As in all relocalization efforts, we had been trying our best to discover how to prepare our communities for a crisis that was just over the horizon but had not yet quite arrived—and we were attempting to do this without being seen as doom-and-gloomers or alarmists inciting fear and anxiety. We had done our best to follow the principles and guidelines that flowed from Post Carbon Institute, Richard Heinberg, and the early Post Carbon outposts, most notably in Willits, California. But while we continued our work, constantly adjusting and recalibrating, we could not escape the feeling that we were merely dabbling at relocalization and that we were floundering, grasping at straws. Some days, we felt that we were failing utterly.
Meanwhile, we were also watching what was happening in Ireland and England—what a permaculture teacher named Rob Hopkins was doing. Hopkins had been tapped to teach the world’s first two-year permaculture course at a community college in Kinsale, Ireland. For the first class meeting, Hopkins decided to show the newly released documentary The End of Suburbia and to invite Colin Campbell (who lived nearby) as a guest speaker. Campbell was a celebrated petroleum geologist who was among the first in the industry to sound the alarm about the looming energy crisis.29 He was also the founder of an international group of petroleum-industry experts, the Association for the Study of Peak Oil.
That first class, providing a clear glimpse into the depth of the looming disaster, was life changing for Hopkins and his students. It was, Hopkins said later, his “peak oil moment.” What subsequently unfolded in Kinsale was a class project that would reverberate around the world. Hopkins and his students decided to devise a plan for the town of Kinsale (population eight thousand) to be able to weather the coming storm. They envisioned in detail what a resilient, self-reliant, sustainable Kinsale might look like in 2025, and then, through a process of backcasting, began mapping the myriad steps that would need to happen along the way.

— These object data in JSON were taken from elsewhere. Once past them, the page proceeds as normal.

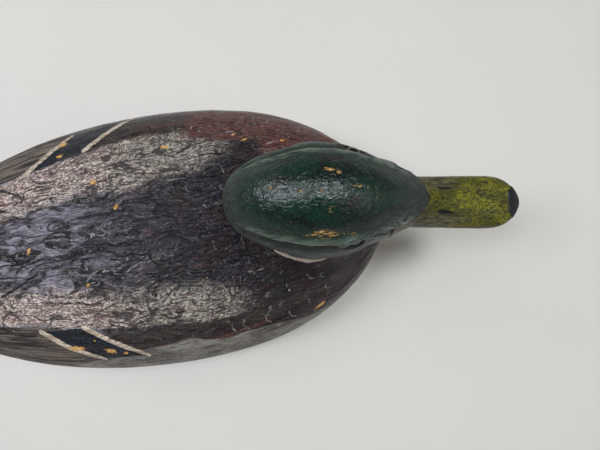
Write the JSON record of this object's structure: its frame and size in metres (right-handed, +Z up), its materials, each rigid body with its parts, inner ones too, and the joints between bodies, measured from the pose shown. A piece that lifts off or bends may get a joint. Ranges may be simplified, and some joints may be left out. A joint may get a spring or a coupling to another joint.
{
  "type": "duck decoy",
  "caption": "Painted hollow wooden drake duck decoy with a flat bottom, a bolted head that turns and an anchor ring under the breast.",
  "frame": {"origin": "under the middle of the overall length, on the flat bottom that the decoy stands on", "axes": "+X forwards along the hull to the breast and bill, +Y to the bird's left, +Z up"},
  "size_m": [0.4043, 0.163, 0.1672],
  "materials": {
    "body_paint": "oil paint over carved wood, satin",
    "bottom_paint": "oil paint over carved wood, worn",
    "seal": "white lead paste, painted over",
    "bare_wood": "bare pine",
    "head_paint": "glossy oil paint over carved wood",
    "eye_glass": "polished glass",
    "putty": "linseed putty, painted over",
    "leather": "waxed",
    "lead": "cast lead, dull",
    "iron_wire": "old iron, lightly rusted",
    "brass": "tarnished",
    "steel": "zinc plated"
  },
  "bodies": {
    "hull": {"upper_body_shell": "body_paint", "lower_body_shell": "bottom_paint", "seam_seal": "seal", "seam_dowels": "bare_wood", "shell_nails": "iron_wire", "ballast_weight": "lead", "ballast_screws": "brass", "bottom_plug": "bottom_paint", "neck_leather": "leather", "neck_washer": "steel", "line_staple": "iron_wire"},
    "head": {"head": "head_paint", "left_eye": "eye_glass", "right_eye": "eye_glass", "left_eye_wire": "iron_wire", "right_eye_wire": "iron_wire", "left_eye_putty": "putty", "right_eye_putty": "putty", "neck_bolt": "steel", "neck_nut": "steel", "neck_jam_nut": "steel"},
    "ring": {"line_ring": "brass"}
  },
  "joints": [
    {"name": "head_turn", "type": "hinge", "parent": "hull", "child": "head", "pos_m": [0.097, 0, 0.0956], "axis": [0, 0, 1], "range_deg": [-60, 60]},
    {"name": "ring_swing", "type": "hinge", "parent": "hull", "child": "ring", "pos_m": [0.14708, 0, 0.02555], "axis": [0, -1, 0], "range_deg": [-12, 120]}
  ]
}
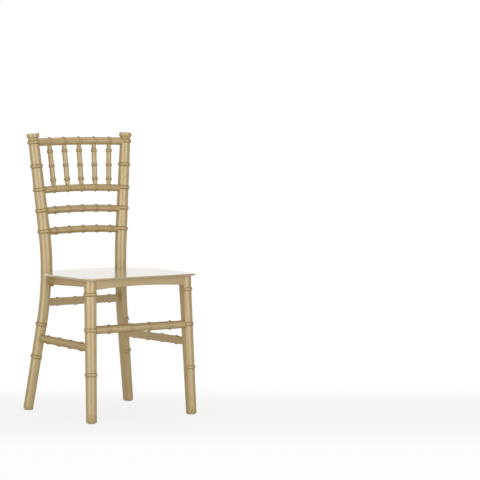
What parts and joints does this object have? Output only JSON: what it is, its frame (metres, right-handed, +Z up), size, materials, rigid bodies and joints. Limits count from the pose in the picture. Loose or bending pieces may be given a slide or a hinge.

They called the resulting map the “Kinsale Energy Descent Action Plan.” It was an inspiring piece of work, and many of us in the peak oil movement were grateful to have access to it.
Almost as an afterthought, the class felt compelled to share their plan with the Kinsale city council. Surprisingly, the council decided to adopt the students’ energy descent action plan as the plan for the city of Kinsale—and, as legend has it, that plan continues to be implemented there today. This was truly a breakthrough moment in the history of the relocalization movement, and it gave many of us a much-needed sense of hope that more was possible than we had imagined.
But things apparently did not go well for Hopkins. Shortly after the initial success in Kinsale, he seemed to disappear from the scene and abandon the effort. Later I learned that Hopkins’s home—made of straw bales and cob (an earth-and-straw building material), which his students had helped him build—had been burned to the ground. Arson was suspected, but Hopkins was apparently so badly shaken that he decided Kinsale was not where he wanted to raise his family.
Sometime in 2006, we heard that Hopkins had moved to Totnes, in southwest England, where he was apparently prototyping a community-wide Transition process to achieve local resilience and self-reliance. It seemed ambitious, but possible. We eagerly awaited news.
Hopkins would later say that he had no intention of starting a movement. His interest was simply the relocalization of Totnes, a beautiful market town of some eight thousand people (which reminded me of Carmel, California). But as he rolled out his new Transition effort in Totnes, people in other communities were watching, as we were. When it became clear that Hopkins was experimenting with a process similar to what had occurred in Kinsale—this time driven by community citizens on a grassroots level—other community groups quickly began emulating his process. It appeared that Hopkins had stumbled onto something important, which just might be the key to achieving relocalization in communities anywhere.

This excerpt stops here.